Silimate is already licensed and in production with multiple Fortune 500 companies and chip unicorns building leading GPUs, CPUs and AI accelerators.
Silimate operates in a market dominated by established electronic design automation (EDA) companies such as Synopsys and Cadence. Wu said many of these tools rely on decades-old codebases built through acquisitions and incremental updates. Since chip manufacturers depend heavily on existing workflows, large EDA firms must maintain compatibility with legacy systems, which can slow innovation.
“[Silimate] is impacting such a slow-moving field — it’s really poignant,” Ethan Song ’28 said. “It’s really a startup-versus-incumbent kind of industry that you don’t usually hear about.”

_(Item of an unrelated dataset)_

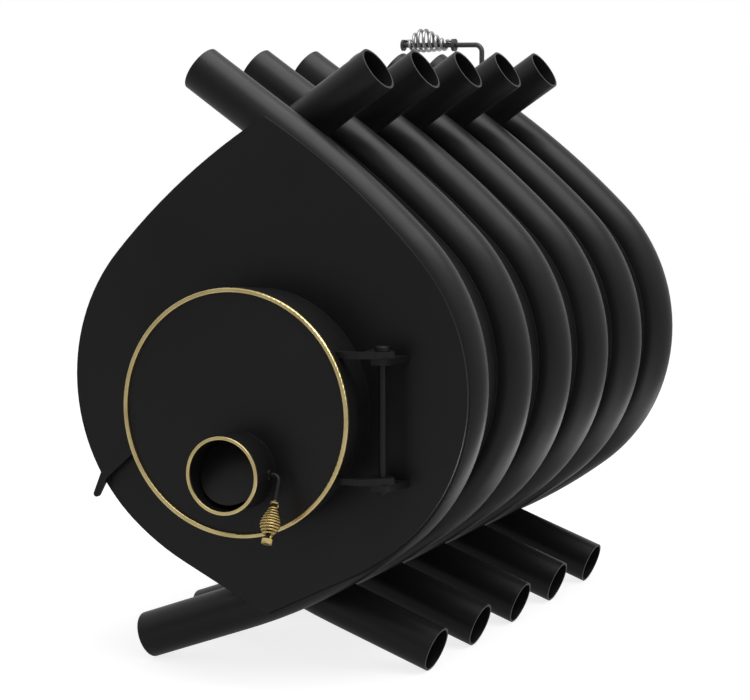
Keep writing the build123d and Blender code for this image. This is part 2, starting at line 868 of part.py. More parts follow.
def tab():
    """Ear welded to the door rim that carries the latch bolt."""
    ends = (tab_front_y, tab_back_y)
    ear = radial_bar(latch_pivot_angle, pan_r - overrun, pivot_circle_r, latch_tab_width, *ends)
    ear = ear + cylinder_y(latch_tab_width / 2, *ends, pivot_x, pivot_z)
    hole_ends = (tab_front_y - overrun, tab_back_y + overrun)
    ear = ear - cylinder_y(pan_r, *hole_ends, door_x, door_z)
    return ear - cylinder_y(bolt_r + push_clearance, *hole_ends, pivot_x, pivot_z)


save(tab(), "latch_tab")


def latch_lever():
    """Flat lever: a boss on the bolt, a cranked handle down to the left and a hook arm upwards."""
    pivot = (pivot_x, pivot_z)
    elbow = (pivot_x - lever_elbow_out, pivot_z - lever_elbow_drop)
    tip = (pivot_x - lever_tip_out, pivot_z - lever_tip_drop)
    hook_angle = rad(latch_pivot_angle - 90 + hook_rest_angle)
    hook = (pivot_x + hook_length * cos(hook_angle), pivot_z + hook_length * sin(hook_angle))
    ends = (lever_front_y, lever_back_y)
    lever = cylinder_y(latch_boss_radius, *ends, *pivot)
    bars = (
        (pivot, elbow, lever_width, lever_width),
        (elbow, tip, lever_width, lever_tip_width),
        (pivot, hook, hook_width, hook_width),
    )
    for start, end, start_width, end_width in bars:
        lever = lever + bar_between(start, end, start_width, end_width, *ends)
        lever = lever + cylinder_y(end_width / 2, *ends, *end)
    hole_ends = (lever_front_y - overrun, lever_back_y + overrun)
    return lever - cylinder_y(bolt_r + running_clearance, *hole_ends, *pivot)


save(latch_lever(), "latch_lever")

bolt = cylinder_y(bolt_r, tab_front_y, bolt_back_y, pivot_x, pivot_z)
bolt = bolt + cylinder_y(latch_shoulder_dia / 2, tab_back_y, shoulder_back_y, pivot_x, pivot_z)
save(bolt, "latch_bolt")
nut_ends = (latch_nut_y, bolt_back_y)
save(hex_nut_y(latch_nut_af, *nut_ends, pivot_x, pivot_z, bolt_r + push_clearance), "latch_nut")


def latch_catch():
    """Tongue welded to the round of the door's seat, a little in front of the lever."""
    ends = (lever_front_y - catch_gap - catch_wall, lever_front_y - catch_gap)
    return radial_bar(catch_angle, collar_r - overrun, collar_r + catch_reach, catch_width, *ends)


save(latch_catch(), "latch_catch")

# Inside the firebox

baffle_z = widest_z + baffle_height
baffle_front_y = plate_back_y + baffle_front_gap
rail_x = inside.half_width_at(baffle_height)
baffle_half_width = rail_x - rail_wall - baffle_side_gap


def baffle():
    length = rear_plate_y - baffle_front_y
    middle_y = (rear_plate_y + baffle_front_y) / 2
    plate = Box(2 * baffle_half_width, length, baffle_wall)
    hole = Cylinder(baffle_hole / 2, baffle_wall + overrun)
    grid = GridLocations(baffle_hole_pitch_x, baffle_hole_pitch_y, baffle_hole_columns, baffle_hole_rows)
    plate = plate - [place * hole for place in grid]
    return Pos(0, middle_y, baffle_z + baffle_wall / 2) * plate


def rail(side):
    """Angle bar welded inside the tubes of one side; the baffle lies on its shelf."""
    outline = [
        (rail_x, baffle_z),
        (rail_x, baffle_z - rail_leg),
        (rail_x - rail_wall, baffle_z - rail_leg),
        (rail_x - rail_wall, baffle_z - rail_wall),
        (rail_x - rail_leg, baffle_z - rail_wall),
        (rail_x - rail_leg, baffle_z),
    ]
    return flat_y([(side * x, z) for x, z in outline], baffle_front_y, rear_plate_y)


save(baffle(), "firebox_baffle")
save(gather([rail(1), rail(-1)]), "baffle_rails")


def injector(side):
    """Short pipe from a hole in the first tube of a side into the upper chamber."""
    y = row_y(side, 0)
    ends = sorted((side * injector_x, side * injector_tip_x))
    pipe = cylinder_x(injector_od / 2, *ends, y, injector_z)
    bore_ends = (ends[0] - overrun, ends[1] + overrun)
    pipe = pipe - cylinder_x(injector_od / 2 - injector_wall, *bore_ends, y, injector_z)
    blank = right_blank if side > 0 else left_blank
    return pipe - Pos(0, y, 0) * blank


save(gather([injector(1), injector(-1)]), "injector_pipes")


def ash_lip():
    """Segment of plate behind the foot of the door opening that keeps ash and logs in."""
    lip_r = collar_in + ash_lip_lap
    disc = cylinder_y(lip_r, plate_back_y, plate_back_y + ash_lip_wall, door_x, door_z)
    lip_top_z = door_z - collar_in + ash_lip_rise
    cutter = Box(2 * (lip_r + overrun), 2 * (ash_lip_wall + overrun), 2 * lip_r)
    return disc - Pos(door_x, plate_back_y, lip_top_z + lip_r) * cutter


save(ash_lip(), "ash_lip")

# Flue outlet and damper

rear_face_y = rear_plate_y + plate_wall
flue_end_y = rear_face_y + flue_length
damper_y = rear_face_y + damper_distance
damper_r = damper_rod / 2
bush_r = bush_od / 2
spigot_r = flue_r - spigot_step
shoulder_y = flue_end_y - spigot_length
flue = ring_y(flue_r, flue_in, rear_face_y, shoulder_y, 0, flue_z)
flue = flue + ring_y(spigot_r, flue_in, shoulder_y, flue_end_y, 0, flue_z)
for side in (-1, 1):
    ends = sorted((side * (flue_in - overrun), side * (flue_r + overrun)))
    flue = flue - cylinder_x(bush_r + push_clearance, *ends, damper_y, flue_z)
save(flue, "flue_outlet")

bush_out = flue_r + bush_stand
bush_in = sqrt(flue_in**2 - bush_r**2)
blade_r = flue_in - blade_gap
blade_end_r = bush_in - blade_end_gap


def bush(side):
    """Plain bearing through the flue wall, its inner end where the wall's bore meets its round."""
    ends = sorted((side * bush_in, side * bush_out))
    body = cylinder_x(bush_r, *ends, damper_y, flue_z)
    bore_ends = (ends[0] - overrun, ends[1] + overrun)
    return body - cylinder_x(damper_r + running_clearance, *bore_ends, damper_y, flue_z)


save(gather([bush(-1), bush(1)]), "damper_bushes")


def damper_place(shape):
    return Pos(0, damper_y, flue_z) * shape


def lie_flat(shape):
    """Turn a blade drawn shut, across the flue, to its open pose along the flue."""
    return damper_place(Rot(90, 0, 0) * shape)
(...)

Wu also addressed how AI coding tools are changing how students should prepare for engineering careers. While AI copilots can generate code quickly, she emphasized that engineers still need strong technical foundations to evaluate and maintain that code.
“You have to know what good looks like,” Wu said. “If a tool generates a bunch of Python for you, you have to be able to look at it and say, ‘This is going to break’ or ‘This isn’t written well.’”
For this reason, Silimate still prioritizes strong programming skills when hiring engineers. Even with AI tools in the workflow, engineers remain responsible for reviewing, refactoring and debugging the code shipped to customers.
Wu also noted that while AI copilots may automate tasks such as debugging and optimization, engineers still require a deep understanding of hardware architecture.
“If you really want to stay in hardware design, it’s going to come down to understanding architecture,” Wu told The Daily.
According to Wu, designing chips ultimately requires determining how hardware should be structured to efficiently run specific workloads. Engineers must also understand lower-level physical concepts, such as circuit behavior and voltage thresholds, that influence a chip’s PPA.
“The best thing about Stanford is that we’re right next to many of the most advanced AI and chip companies,” Wong told The Daily. “Having these connections helps students understand what skills they need to build for the workforce.”